Adonis Raises $40M Series C to Automate Healthcare Revenue Cycle Operations
Funding Details
$40M
Series C
Denied claims don’t make noise. They just sit there, quietly draining margin while teams chase explanations that never quite land. Most organizations learn to manage the drag. Akash Magoon and Aman Magoon decided to remove it.
Adonis just pulled in $40M in Series C funding, led by Quadrille Capital, with General Catalyst and Bling Capital doubling down like they’ve seen this movie before and already know how it ends. That brings the total to over $95M. Not bad for a company founded in 2022 that chose one of the most tangled, paperwork-heavy corners of the economy and said, yeah, we’ll clean that up.
Akash Magoon, serving as CEO, and Aman Magoon, driving product, didn’t build another dashboard to admire the problem. They built an AI orchestration layer that actually moves the money. Not suggests. Not flags. Moves. In a system where revenue cycle management often feels like chasing ghosts with spreadsheets, Adonis is turning on the lights and charging rent.
The numbers start to whisper before they start to shout. More than 4x revenue growth in 2025. Net revenue retention north of 130%. That’s not just adoption, that’s dependency. That’s customers saying, “whatever this is, don’t unplug it.” Because when AI agents are catching revenue leakage before it slips through the cracks, finance teams stop playing defense and start calling plays.

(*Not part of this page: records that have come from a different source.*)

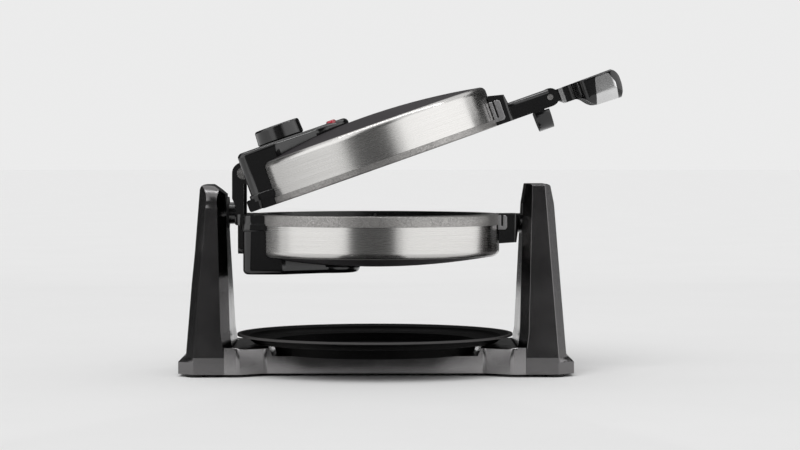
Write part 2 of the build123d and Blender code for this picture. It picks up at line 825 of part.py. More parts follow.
def make_tower(inner, outer, crown, corner, round_radius):
    """Drawn on the +X side. The hollow is closed from below by the bottom plate."""
    low = outer[0][0]
    top = axis_height + crown
    toe = [
        tower_section(inner, outer, z, flare=foot_flare) for z in (tower_foot_z, foot_flare_height)
    ]
    body = loft(toe + tower_shaft(inner, outer, top), ruled=True)
    body &= tower_end_view(crown, corner)
    body -= crown_round(outer, top, round_radius)
    ceiling = axis_height - journal_radius - journal_gap - liner_wall - tower_wall - 2
    hollow = loft(tower_shaft(inner, outer, ceiling, tower_wall), ruled=True)
    well = tower_section(inner, outer, low, tower_wall)
    hollow += extrude(well, amount=-(low - tower_foot_z))
    return body - hollow


def make_front_tower():
    tower = make_tower(
        front_inner, front_outer, front_tower_crown, front_tower_corner, front_crown_round
    )
    slot = journal_radius + journal_gap + liner_wall
    cut = rod_x(slot, 0, past_all, 0, axis_height)
    cut += box_between((0, -slot, axis_height), (past_all, slot, past_all))
    return tower - cut


def make_cradle_liner():
    """Low-friction strip bent round the floor of the front tower's open cradle."""
    bore = journal_radius + journal_gap
    x0 = tower_x(front_inner, axis_height) + liner_inset
    x1 = tower_x(front_outer, axis_height) - liner_inset
    half = rod_x(bore + liner_wall, x0, x1, 0, axis_height)
    half = half & box_between((x0, -past_all, 0), (x1, past_all, axis_height))
    legs = box_between(
        (x0, -bore - liner_wall, axis_height), (x1, bore + liner_wall, axis_height + 8.0)
    )
    room = rod_x(bore, x0 - 1, x1 + 1, 0, axis_height)
    room += box_between((x0 - 1, -bore, axis_height), (x1 + 1, bore, axis_height + 20))
    return half + legs - room


def make_rear_tower():
    tower = make_tower(
        rear_inner, rear_outer, rear_tower_crown, rear_tower_corner, rear_crown_round
    )
    tower -= rear_slope(axis_height + rear_tower_crown)
    bush_outer = trunnion_radius + trunnion_running_gap + bush_wall
    x0 = tower_x(rear_inner, axis_height)
    depth = trunnion_depth + bush_end_gap
    tower -= rod_x(bush_outer + seat_gap, 0, x0 + depth, 0, axis_height)
    tower -= rod_x(bush_outer + bush_lip + seat_gap, 0, x0, 0, axis_height)
    tower -= rod_y(gland_radius + seat_gap, 0, past_all, gland_place(), gland_height)
    return mirror(tower, Plane.YZ)


def gland_place():
    """Middle of the rear tower's width at the height of the cord gland."""
    return (tower_x(rear_inner, gland_height) + tower_x(rear_outer, gland_height)) / 2


def make_cord_gland():
    """Gland on the hidden side of the rear tower, where the mains lead enters."""
    face = tower_half_depth(gland_height - gland_radius - gland_lip)
    x = -gland_place()
    body = rod_y(gland_radius, face - gland_length, face, x, gland_height)
    collar = rod_y(gland_radius + gland_lip, face + seat_gap, face + gland_proud, x, gland_height)
    collar = fillet(collar.edges().sort_by(Axis.Y)[-1:], gland_proud / 2)
    body += rod_y(gland_radius, face - 1, face + 1, x, gland_height) + collar
    return body - rod_y(gland_bore, 0, past_all, x, gland_height)


def make_rear_bush():
    """Flanged bush that the rear pivot turns in."""
    bore = trunnion_radius + trunnion_running_gap
    x0 = tower_x(rear_inner, axis_height)
    bush = rod_x(bore + bush_wall, -x0 - trunnion_depth, -x0, 0, axis_height)
    bush += rod_x(bore + bush_wall + bush_lip, -x0, -x0 + bush_flange, 0, axis_height)
    return bush - rod_x(bore, -x0 - trunnion_depth - 1, 0, 0, axis_height)


def base_plan(inset=0.0):
    """Plan of the deck: a bar that widens towards the towers through slanted facets."""
    narrow, wide = deck_half_depth - inset, tower_half_depth_foot - inset
    lean = atan2(tower_half_depth_foot - deck_half_depth, facet_wide - facet_narrow)
    shift = inset * tan(lean / 2)
    quarter = [
        (facet_narrow + shift, narrow), (facet_wide + shift, wide), (tower_inner_foot - inset, wide),
    ]
    half = quarter + [(x, -y) for x, y in reversed(quarter)]
    return make_face(Polyline(*half, *[(-x, -y) for x, y in half], close=True))


def deck_ear(sx, sy):
    """Fills the slanted inner corner of a tower beside the deck."""
    x, y = tower_inner_foot, tower_half_depth_foot
    corner = Polyline(
        (sx * x, sy * (y - tower_corner_y)), (sx * x, sy * y), (sx * (x + tower_corner_x), sy * y),
        close=True,
    )
    return extrude(Pos(0, 0, tower_foot_z) * make_face(corner), amount=deck_top - tower_foot_z)


def make_channel():
    """Room in the deck for the drip tray's well, with walls that lean as the well does."""
    top_x, low_x = well_radius + well_room, well_radius - well_lean + well_room
    outline = Polyline(
        (-low_x, 0, channel_floor), (low_x, 0, channel_floor), (top_x, 0, deck_top),
        (top_x, 0, tray_rim_z), (-top_x, 0, tray_rim_z), (-top_x, 0, deck_top),
        close=True,
    )
    return extrude(make_face(outline), amount=past_all, dir=(0, 1, 0), both=True)


def make_deck():
    """Bar between the towers, with a channel from front to back that the drip tray sits in."""
    plan = base_plan()
    plan = fillet([v for v in plan.vertices() if abs(v.X) < tower_inner_foot - 1], facet_round)
    deck = extrude(Pos(0, 0, tower_foot_z) * plan, amount=deck_top - tower_foot_z)
    deck = fillet(
        deck.faces().sort_by(Axis.Z)[-1].edges().filter_by(Axis.Y, reverse=True), deck_edge
    )
    deck = deck + [deck_ear(sx, sy) for sx in (1, -1) for sy in (1, -1)]
    deck -= make_channel()
    deck -= extrude(
        Pos(0, 0, tower_foot_z) * base_plan(deck_wall),
        amount=channel_floor - deck_wall - tower_foot_z,
    )
    return deck


def make_bottom_plate():
    """Plate that closes the deck from below, set up inside its walls."""
    plan = base_plan(deck_wall + fit_gap)
    return extrude(Pos(0, 0, tower_foot_z) * plan, amount=bottom_plate_thickness)


def make_tower_plates():
    """Plates that close the two towers from below."""
    inset = tower_wall + fit_gap
    plates = []
    for inner, outer, turn in [(front_inner, front_outer, 0), (rear_inner, rear_outer, 180)]:
        section = tower_section(inner, outer, inner[0][0], inset)
        flat = Pos(0, 0, tower_foot_z - inner[0][0]) * section
        plates.append(Rot(0, 0, turn) * extrude(flat, amount=bottom_plate_thickness))
    return Compound(children=plates)


def foot_places():
    x = tower_inner_foot + foot_reach
    return [(sx * x, sy * foot_y) for sx in (1, -1) for sy in (1, -1)]


def make_feet():
    """Round rubber feet under the corners of the base."""
    foot = rod_z(foot_radius, 0, tower_foot_z)
    foot = chamfer(foot.edges().sort_by(Axis.Z)[:1], 0.6)
    return Compound(children=[Pos(x, y, 0) * foot for x, y in foot_places()])


def make_tray():
    """Drip tray: a wide dish over a deeper well, which sits in the deck's channel."""
    bottom = channel_floor + tray_floor_gap
    shelf = deck_top + 0.4
    rim_low = tray_rim_z - tray_wall
    well_inner = well_radius - well_lean - tray_wall
    edges = [
        Line((0, 0, bottom), (well_radius - well_lean, 0, bottom)),
        Line((well_radius - well_lean, 0, bottom), (well_radius, 0, shelf)),
        Line((well_radius, 0, shelf), (dish_radius - 3.0, 0, shelf + 0.6)),
        ThreePointArc(
            (dish_radius - 3.0, 0, shelf + 0.6),
            (dish_radius - 0.4, 0, shelf + 2.0),
            (dish_radius + 2.0, 0, shelf + 5.0),
        ),
        Line((dish_radius + 2.0, 0, shelf + 5.0), (tray_radius - 4.0, 0, rim_low)),
        Line((tray_radius - 4.0, 0, rim_low), (tray_radius, 0, rim_low + 0.4)),
        Line((tray_radius, 0, rim_low + 0.4), (tray_radius, 0, tray_rim_z)),
        Line((tray_radius, 0, tray_rim_z), (tray_radius - 4.4, 0, tray_rim_z)),
        Line((tray_radius - 4.4, 0, tray_rim_z), (dish_radius + 1.0, 0, shelf + 6.6)),
        ThreePointArc(
            (dish_radius + 1.0, 0, shelf + 6.6),
            (dish_radius - 1.4, 0, shelf + 4.0),
            (dish_radius - 5.0, 0, shelf + 2.8),
        ),
        Line((dish_radius - 5.0, 0, shelf + 2.8), (well_radius - 1.0, 0, shelf + 2.2)),
        Line((well_radius - 1.0, 0, shelf + 2.2), (well_inner, 0, tray_floor_z + 0.6)),
        Line((well_inner, 0, tray_floor_z + 0.6), (0, 0, tray_floor_z)),
        Line((0, 0, tray_floor_z), (0, 0, bottom)),
    ]
    return turned(edges)


save(make_front_tower(), "front_tower")
save(make_rear_tower(), "rear_tower")
save(make_deck(), "base_deck")
save(make_bottom_plate(), "bottom_plate")
save(make_tower_plates(), "tower_plates")
save(make_cord_gland(), "cord_gland")
save(make_feet(), "rubber_feet")
save(make_cradle_liner(), "cradle_liner")
save(make_rear_bush(), "rear_bush")

save(lower(make_pan(lower_rim_height)), "lower_pan")
save(lower(make_rim(lower_rim_height)), "lower_rim")
save(lower(make_plate()), "lower_plate")
save(lower(make_element()), "lower_element")
save(lower(make_lower_bracket()), "lower_bracket")
save(upper_closed(make_hinge_arms()), "hinge_arms")
save(upper_closed(make_hinge_pin()), "hinge_pin")
save(upper_closed(make_trunnion()), "rear_trunnion")
save(lower(make_lug(lug_face, lower_lug_height, lower_lug_drop)), "lower_lug")
save(upper_closed(make_front_journal()), "front_journal")

save(upper(make_upper_pan()), "upper_pan")
save(upper(make_rim(upper_rim_height)), "upper_rim")
save(upper(make_plate()), "upper_plate")
save(upper(make_element()), "upper_element")
save(upper(make_upper_bracket()), "upper_bracket")
save(upper(make_knuckle()), "hinge_knuckle")
save(upper(make_lug(upper_lug_face, upper_lug_height, upper_lug_drop)), "upper_lug")
save(upper(make_handle_bar()), "handle_bar")
save(upper(make_grip_pin()), "grip_pin")
save(upper(make_thermostat()), "thermostat")
save(upper(make_lamp(-1)), "power_lamp")
save(upper(make_lamp(1)), "ready_lamp")

save(upper(make_dial()), "dial_knob")
save(upper(make_dial_shaft()), "dial_shaft")
save(upper(make_grip()), "grip")
save(upper(Compound(children=[insert_form(1), insert_form(-1), band_form()])), "grip_inserts")
save(make_tray(), "drip_tray")
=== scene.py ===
import json
import math

import bmesh
import bpy
from mathutils import Matrix, Vector


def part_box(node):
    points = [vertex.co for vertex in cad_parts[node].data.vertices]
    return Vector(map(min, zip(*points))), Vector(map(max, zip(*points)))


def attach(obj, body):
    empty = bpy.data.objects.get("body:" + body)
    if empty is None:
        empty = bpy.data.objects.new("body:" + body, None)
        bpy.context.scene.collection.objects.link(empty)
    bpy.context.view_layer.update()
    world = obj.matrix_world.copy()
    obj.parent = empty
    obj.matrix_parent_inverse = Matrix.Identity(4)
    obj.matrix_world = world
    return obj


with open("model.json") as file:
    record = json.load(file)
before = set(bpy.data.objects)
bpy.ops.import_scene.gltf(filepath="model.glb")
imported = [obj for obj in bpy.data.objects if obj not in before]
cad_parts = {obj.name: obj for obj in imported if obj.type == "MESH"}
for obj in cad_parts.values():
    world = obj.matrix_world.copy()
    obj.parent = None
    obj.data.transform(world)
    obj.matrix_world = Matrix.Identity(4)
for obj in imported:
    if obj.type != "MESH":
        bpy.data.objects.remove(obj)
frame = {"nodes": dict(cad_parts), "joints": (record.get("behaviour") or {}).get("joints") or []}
scene = bpy.context.scene
nodes = frame["nodes"]
joints = {joint["name"]: joint for joint in frame["joints"]}


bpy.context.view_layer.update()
print("frame loaded:", len(nodes), "nodes")

# Places that several pieces share, in metres, read from the frame's joints
flipAxisZ = joints["head_flip"]["pos_m"][2]
hinge = Vector(joints["lid_hinge"]["pos_m"])
lidOpen = math.radians(joints["lid_hinge"]["range_deg"][1])
openLid = Matrix.Translation(hinge) @ Matrix.Rotation(-lidOpen, 4, "Y") @ Matrix.Translation(-hinge)
dialMiddle = openLid.inverted() @ Vector(joints["dial_turn"]["pos_m"])  # with the lid closed


# Shader helpers. A noise goes from its dark end to its light end within a spread.

white = (1.0, 1.0, 1.0)
fullRange = (0.0, 1.0)
noiseSpread = (0.3, 0.7)
smudgeSpread = (0.35, 0.65)
noiseDetail = {"grain": 2.0, "plain": 3.0, "cloud": 4.0, "smudge": 5.0}


def opaque(colour):
    return (*colour, 1.0)


def addNode(tree, kind, settings=None, sockets=None):
    node = tree.nodes.new("ShaderNode" + kind)
    for key, value in (settings or {}).items():
        setattr(node, key, value)
    for key, value in (sockets or {}).items():
        if isinstance(value, bpy.types.NodeSocket):
            tree.links.new(value, node.inputs[key])
        else:
            node.inputs[key].default_value = value
    return node


def newFinish(name, kind="BsdfPrincipled"):
    finish = bpy.data.materials.new(name)
    finish.use_nodes = True
    tree = finish.node_tree
    tree.nodes.clear()
    output = addNode(tree, "OutputMaterial")
    shader = addNode(tree, kind)
    tree.links.new(shader.outputs[0], output.inputs["Surface"])
    return finish, tree, shader


def setShader(shader, values):
    for socket, value in values.items():
        shader.inputs[socket].default_value = value


def feedShader(tree, shader, sources):
    for socket, source in sources.items():
        tree.links.new(source, shader.inputs[socket])


def objectPoint(tree):
    return addNode(tree, "TexCoord").outputs["Object"]


def noiseOf(tree, point, scale, detail="plain", roughness=0.55):
    sockets = {"Vector": point, "Scale": scale, "Detail": noiseDetail[detail], "Roughness": roughness}
    return addNode(tree, "TexNoise", sockets=sockets).outputs["Fac"]


def ramp(tree, factor, dark, light, spread=noiseSpread):
    made = addNode(tree, "ValToRGB", sockets={"Fac": factor})
    for element, place, colour in zip(made.color_ramp.elements, spread, (dark, light)):
        element.position = place
        element.color = opaque(colour)
    return made.outputs["Color"]


def mathOf(tree, operation, first, second=0.0):
    return addNode(tree, "Math", {"operation": operation}, {0: first, 1: second}).outputs[0]


def radiusOf(tree, x, y):
    squares = [mathOf(tree, "MULTIPLY", value, value) for value in (x, y)]
    return mathOf(tree, "SQRT", mathOf(tree, "ADD", *squares))


def rangeOf(tree, value, source, target=fullRange):
    sockets = {"Value": value, "From Min": source[0], "From Max": source[1],
               "To Min": target[0], "To Max": target[1]}
    return addNode(tree, "MapRange", sockets=sockets).outputs["Result"]


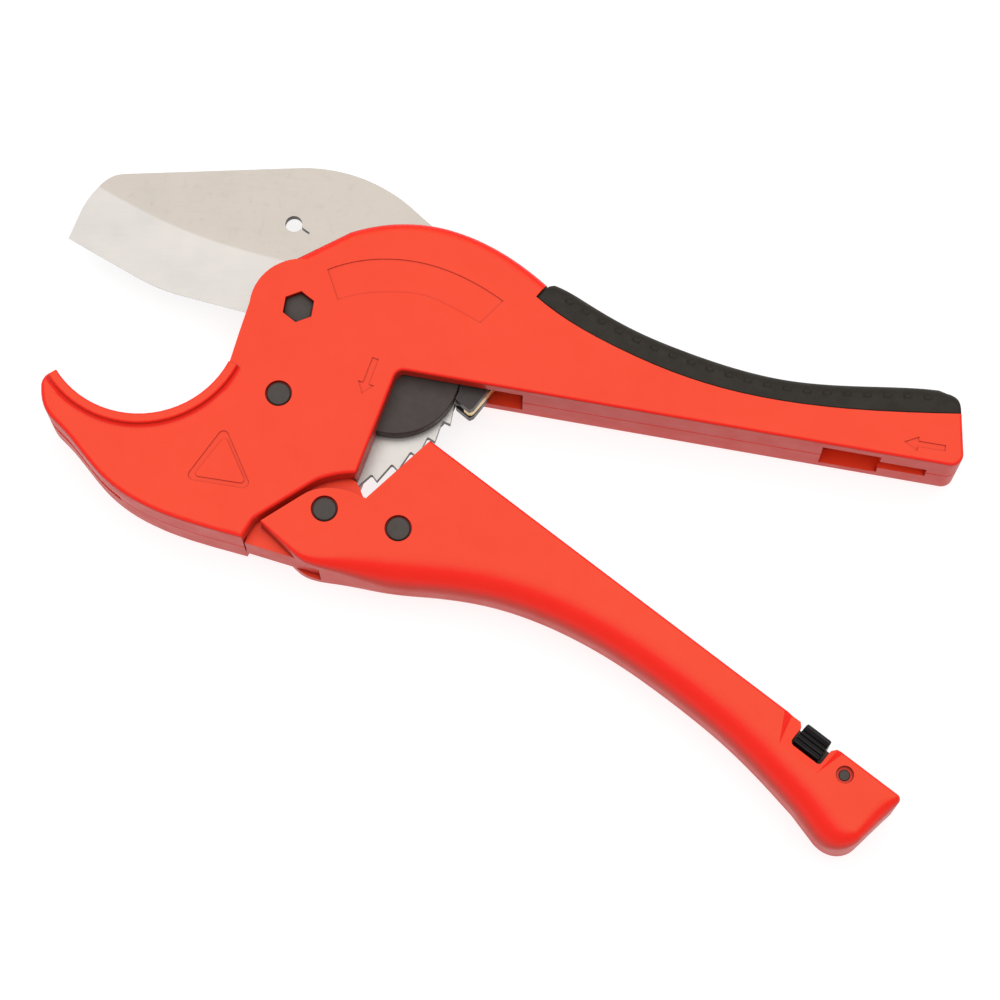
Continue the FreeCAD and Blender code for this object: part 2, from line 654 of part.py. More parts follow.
def cut_thumb_recess(body):
    """A dip in the front face that deepens towards the upper edge and has a sloped end each side of the knob."""
    along = (flat(along_handle(1, 0)) - flat(along_handle(0, 0))).normalize()
    upright = Vector(0, 0, 1)
    stance = Rotation(along, upright, along.cross(upright), "XYZ")
    over = HALF + 1.0
    sections = []
    for out, floor, corners in [(-5.2, HALF + 0.05, (6.0, 7.0, 21.5, 23.0)), (8.0, HALF - 2.3, (2.4, 6.0, 24.6, 30.1))]:
        right, low_right, low_left, left = corners
        outline = polygon((right, over), (low_right, floor), (low_left, floor), (left, over))
        frame = Placement(flat(along_handle(0, out)), stance)
        sections.append(new_sketch(body, f"recess{len(sections)}", outline, frame=frame))
    recess = body.newObject("PartDesign::SubtractiveLoft", "thumb_recess")
    recess.Profile = sections[0]
    recess.Sections = sections[1:]
    recess.Ruled = True
    doc.recompute()


def build_lower_handle():
    blank = new_body("handle_blank")
    pad(blank, new_sketch(blank, "outline", handle_outline()), "2 * dims.half_body", both=True)
    rounding = handle_rounding(blank)
    body = new_body("lower_handle")
    body.BaseFeature = rounding
    doc.recompute()
    cut(body, new_sketch(body, "channel", channel_outline()), "2 * dims.half_channel", both=True)
    lobe_room = circles(body, "lobe_room", [HANDLE_PIVOT], 17.2)
    cut(body, lobe_room, "2 * dims.half_channel", both=True)

    # notch and thumb scoop for the latch knob, in the front cheek
    notch = along_handle_corners((7.8, -2.5, 1.2), (19.3, -2.5, 1.6), (19.3, 3.6, 0), (20.9, 5.6, 0), (20.9, 12, 0),
                                 (6.2, 12, 0), (6.2, 5.6, 0), (7.8, 3.6, 0))
    cut(body, new_sketch(body, "knob_notch", notch, level=4.0), 10.0)
    cut_thumb_recess(body)

    # pin holes, with seats for the round heads on both faces
    cut(body, circles(body, "pin_holes", [HANDLE_PIVOT, PAWL_PIN], "dims.pin_radius"), 40.0, both=True)
    cut(body, circles(body, "latch_hole", [LATCH_PIN], "dims.latch_pin_radius"), 40.0, both=True)
    for side in (1, -1):
        level = f"{side} * dims.half_body"
        seats = circles(body, f"seats{side + 1}", [HANDLE_PIVOT, PAWL_PIN], "dims.head_seat", level)
        cut(body, seats, 1.6, side < 0)
        mouth = circles(body, f"latch_mouth{side + 1}", [LATCH_PIN], 2.8, level)
        cut(body, mouth, 1.5, side < 0)
    return body


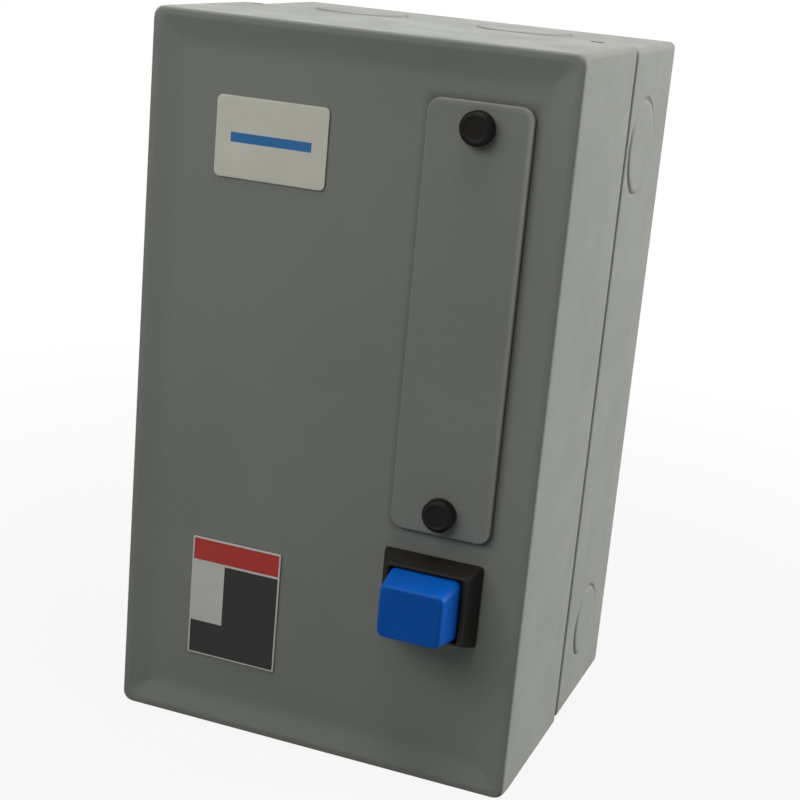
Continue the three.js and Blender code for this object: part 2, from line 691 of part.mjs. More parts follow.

Quadrille Capital leading this round signals something bigger than capital. It’s conviction that healthcare’s financial backbone is ready for automation that actually executes. General Catalyst and Bling Capital returning tells you the early bet wasn’t luck, it was pattern recognition. Follow the investors who come back with more money, not just more opinions.
Adonis leans into its name without trying too hard. In a space where revenue cycles can feel chaotic and, frankly, a little tragic, they’re injecting order, precision, and a bit of audacity. Turning a reactive system into something closer to orchestration, where every claim, every code, every payment has a place and a purpose.
The takeaway for builders is simple, but not easy. Pick a problem where inefficiency is so normalized people stop questioning it. Then build something that doesn’t just analyze the mess but has the authority to fix it. Healthcare didn’t need another observer. It needed an operator.